Un an après « l’Odyssée forcée » vers Valence : rien ne nous fera renoncer
11 juin 2019

C’était il y a un an. En quelques secondes, un tweet venait de mettre à mal des décennies de solidarité maritime. Après plusieurs opérations de sauvetage difficiles qui ont duré près de 7h en pleine nuit, l’Aquarius, son équipage et les 630 rescapés (dont 123 mineurs non accompagnés) à son bord se voyaient contraints de couper les moteurs en pleine mer, entre Malte et l’Italie. Les autorités italiennes, après avoir coordonné six opérations de sauvetage entre leurs propres garde-côtes et l’Aquarius, avaient retiré leur autorisation à ce dernier de débarquer dans un port italien.

Très vite, journaux, télévisions, réseaux sociaux et radios du monde entier se sont emparés de cet événement inédit. A terre, une vague de solidarité a alors commencé à se former. Les questions fusaient : « qui pour accueillir ces 630 « migrants » ? », « comment l’Europe peut-elle laisser cela se dérouler à ses portes sans réagir en 2018 ? ». A bord, d’autres questions et d’autres peurs : « allez-vous nous faire repartir en Libye ? Si oui, je préfère sauter à l’eau ».
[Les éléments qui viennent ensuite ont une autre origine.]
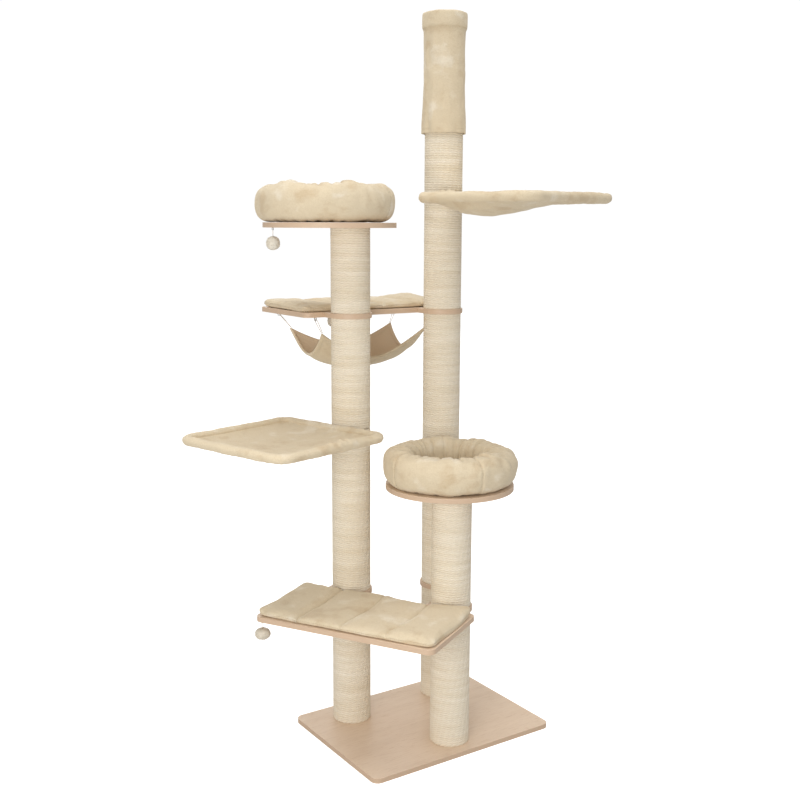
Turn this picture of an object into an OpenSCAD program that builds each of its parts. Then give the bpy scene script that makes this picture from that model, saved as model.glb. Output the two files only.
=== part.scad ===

Plus de 36 heures d’attente avant que ne soit désigné un lieu sûr où débarquer les rescapés. Ce sera Valence en Espagne. Il faudra cependant 24 heures de plus pour s’assurer que cette longue route vers l’Espagne ne soit trop risquée pour les rescapés et l’équipage, d’autant plus qu’une tempête s’annonce. Comble de l’histoire : il faudra alors transférer plus de 500 personnes à bord de navires militaires italiens pour traverser la Méditerranée et enfin trouver refuge en Espagne, à 1500km de l’Italie. A l’arrivée, après 10 jours en mer, 800 journalistes internationaux, un millier de bénévoles, près de 500 traducteurs et des dizaines d’associations prenaient le relais alors que des citoyens ouvraient même leurs portes aux rescapés.

Dix jours auront suffi aux Etats européens pour confirmer leur mépris du droit maritime international de manière collégiale. On prône un mécanisme de débarquement prévisible et coordonné en Méditerranée tout en officialisant du jour au lendemain une coordination libyenne des opérations de recherche et sauvetage, financée par l’Union Européenne, au large de la Libye.

Résultats un an plus tard : le mécanisme de débarquement solidaire entre plusieurs Etats membres a connu quelques balbutiements prometteurs, mais la vraie réussite réside dans un mécanisme cynique de retours forcés et illégaux vers la Libye et les entraves aux navires d’ONG de sauvetage. Ces derniers ont tous connu le même sort, l’un après l’autre, à travers l’action de plusieurs Etats européens : bloqués en mer en attente de ports où débarquer, « dépavillonés »1, interdits de quitter le port, mis sous séquestre avec enquêtes ouvertes pour “trafic d’êtres humains”. Et régulièrement, les blocages administratifs et judiciaires se lèvent et les navires d’ONG sont libérés, faute de preuves.

En ce printemps 2019, le taux de mortalité explose, les naufrages s’accumulent. Les navires de l’opération européenne Sophia ont quitté la zone. Et l’on continue à compter, loin des caméras cette fois, les morts et les disparus. Alors que les conflits font rage, notamment à Tripoli en Libye, on continue sciemment à permettre le renvoi illégal de milliers de personnes vers l’insécurité, la torture, la détention illégale ou encore le travail forcé.

Alors, un an après l’odyssée forcée vers Valence et l’élan solidaire qu’elle a malgré elle suscité, nous, citoyens, continuons à nous informer, à nous indigner et à protéger le sauvetage en mer. Nous ne nous habituerons pas à ce vide abyssal laissé par les Etats en mer Méditerranée. Ensemble, citoyens et marins-sauveteurs, nous repartirons bientôt sauver des vies en mer !

 

CREDITS PHOTO : Karpov / SOS MEDITERRANEE

 


1 L’Aquarius a par exemple été « dépavilloné » deux fois en l’espace de deux mois : Gibraltar puis Panama lui ont retiré leur pavillon sous pression politique de certains Etats européens.